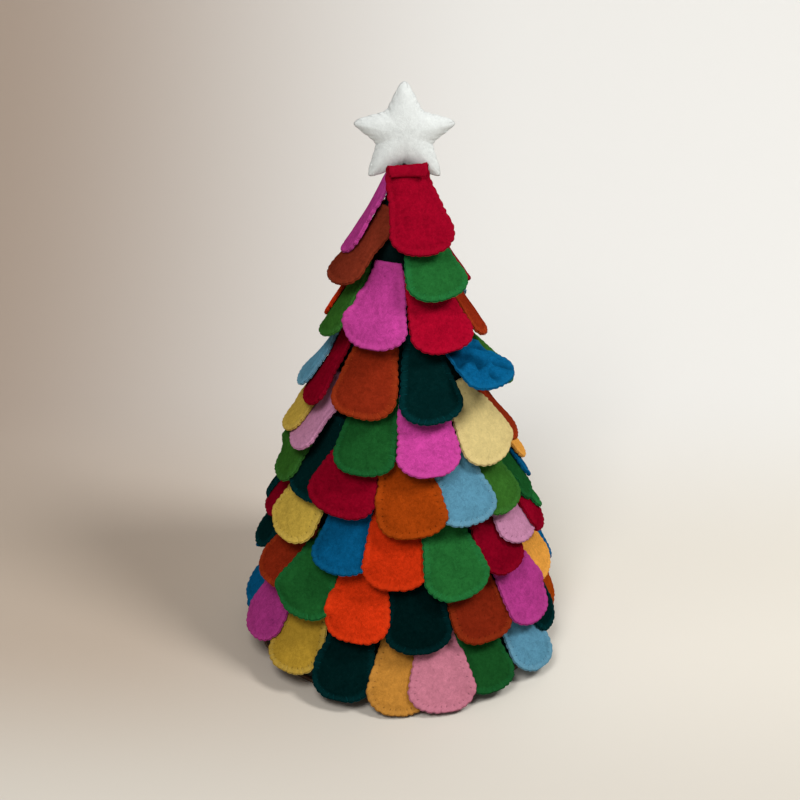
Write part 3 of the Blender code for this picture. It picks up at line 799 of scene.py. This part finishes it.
class Hanging:
    """Where one petal hangs, and the map from its flat cut to the tree."""

    def __init__(self, number, index, colour, azimuth, tip, over, change, room):
        self.index, self.colour, self.over = index, colour, over
        self.change = change
        self.chance = np.random.default_rng(100 * number + index)
        off_front = abs((azimuth + FULL_TURN / 2) % FULL_TURN - FULL_TURN / 2)
        stand = np.interp(off_front, (0.0, FLANK, BACK), ROWS[number - 1][0])
        self.length_share = change.get("length", 1.0)
        self.width_share = change.get("width", self.chance.uniform(*WIDTH_CHANCE))
        top = cover_radius(tip * MM + SEWN_ABOVE_TIP)
        fits = TOP_FILL_SHARE * top * math.tan(math.radians(room) / 2)
        self.half_top = max(change.get("top", fits), 4 * MM)
        fold = change.get("fold", 0.0)
        self.path, self.out, self.down, self.angle = hang_path(
            PETAL_LENGTH * self.length_share, stand * change.get("stand", 1.0), fold)
        self.top_height = tip * MM + self.down[-1]
        self.cover = cover_radius(self.top_height)
        self.middle = self.cover + (GAP + SEWN_DEPTH) / math.cos(CONE_SLANT)
        self.turn = math.radians(azimuth)
        lean, twist = (self.chance.uniform(-most, most) for most in (LEAN_CHANCE, TWIST_CHANCE))
        self.lean = math.radians(change.get("lean", 0.0) + lean)
        self.twist = math.radians(change.get("twist", 0.0) + twist)
        self.lift = np.zeros((len(GRID_ALONG), len(GRID_ACROSS)))
        self.folds = [self.draw_fold(k) for k in range(change.get("creases", 0))]

    def draw_fold(self, number):
        """A dent or ridge pressed into the felt: its middle, its way, its size and depth."""
        chance = self.chance
        middle = (chance.uniform(-15, 15) * MM, chance.uniform(26, 62) * MM)
        way = chance.uniform(0, math.pi)
        long, wide = chance.uniform(5, 11) * MM, chance.uniform(1.8, 3.0) * MM
        depth = 0.7 * DENT if number % 3 == 0 else -DENT
        return middle, (math.cos(way), math.sin(way)), long, wide, depth

    def folded(self, x, y):
        total = np.zeros(len(x))
        for middle, way, long, wide, depth in self.folds:
            along = (x - middle[0]) * way[0] + (y - middle[1]) * way[1]
            across = (y - middle[1]) * way[0] - (x - middle[0]) * way[1]
            total += depth * np.exp(-(along / long) ** 2 - (across / wide) ** 2)
        return total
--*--
**Required task:**
Give back the data above exactly as it appears.

**The result:**
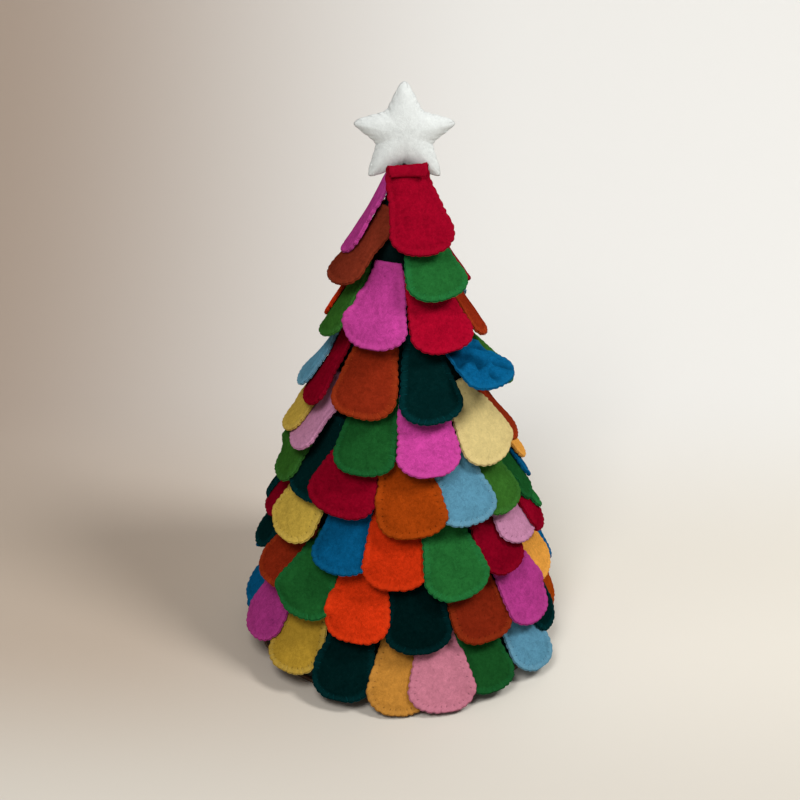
Write part 3 of the Blender code for this picture. It picks up at line 799 of scene.py. This part finishes it.
class Hanging:
    """Where one petal hangs, and the map from its flat cut to the tree."""

    def __init__(self, number, index, colour, azimuth, tip, over, change, room):
        self.index, self.colour, self.over = index, colour, over
        self.change = change
        self.chance = np.random.default_rng(100 * number + index)
        off_front = abs((azimuth + FULL_TURN / 2) % FULL_TURN - FULL_TURN / 2)
        stand = np.interp(off_front, (0.0, FLANK, BACK), ROWS[number - 1][0])
        self.length_share = change.get("length", 1.0)
        self.width_share = change.get("width", self.chance.uniform(*WIDTH_CHANCE))
        top = cover_radius(tip * MM + SEWN_ABOVE_TIP)
        fits = TOP_FILL_SHARE * top * math.tan(math.radians(room) / 2)
        self.half_top = max(change.get("top", fits), 4 * MM)
        fold = change.get("fold", 0.0)
        self.path, self.out, self.down, self.angle = hang_path(
            PETAL_LENGTH * self.length_share, stand * change.get("stand", 1.0), fold)
        self.top_height = tip * MM + self.down[-1]
        self.cover = cover_radius(self.top_height)
        self.middle = self.cover + (GAP + SEWN_DEPTH) / math.cos(CONE_SLANT)
        self.turn = math.radians(azimuth)
        lean, twist = (self.chance.uniform(-most, most) for most in (LEAN_CHANCE, TWIST_CHANCE))
        self.lean = math.radians(change.get("lean", 0.0) + lean)
        self.twist = math.radians(change.get("twist", 0.0) + twist)
        self.lift = np.zeros((len(GRID_ALONG), len(GRID_ACROSS)))
        self.folds = [self.draw_fold(k) for k in range(change.get("creases", 0))]

    def draw_fold(self, number):
        """A dent or ridge pressed into the felt: its middle, its way, its size and depth."""
        chance = self.chance
        middle = (chance.uniform(-15, 15) * MM, chance.uniform(26, 62) * MM)
        way = chance.uniform(0, math.pi)
        long, wide = chance.uniform(5, 11) * MM, chance.uniform(1.8, 3.0) * MM
        depth = 0.7 * DENT if number % 3 == 0 else -DENT
        return middle, (math.cos(way), math.sin(way)), long, wide, depth

    def folded(self, x, y):
        total = np.zeros(len(x))
        for middle, way, long, wide, depth in self.folds:
            along = (x - middle[0]) * way[0] + (y - middle[1]) * way[1]
            across = (y - middle[1]) * way[0] - (x - middle[0]) * way[1]
            total += depth * np.exp(-(along / long) ** 2 - (across / wide) ** 2)
        return total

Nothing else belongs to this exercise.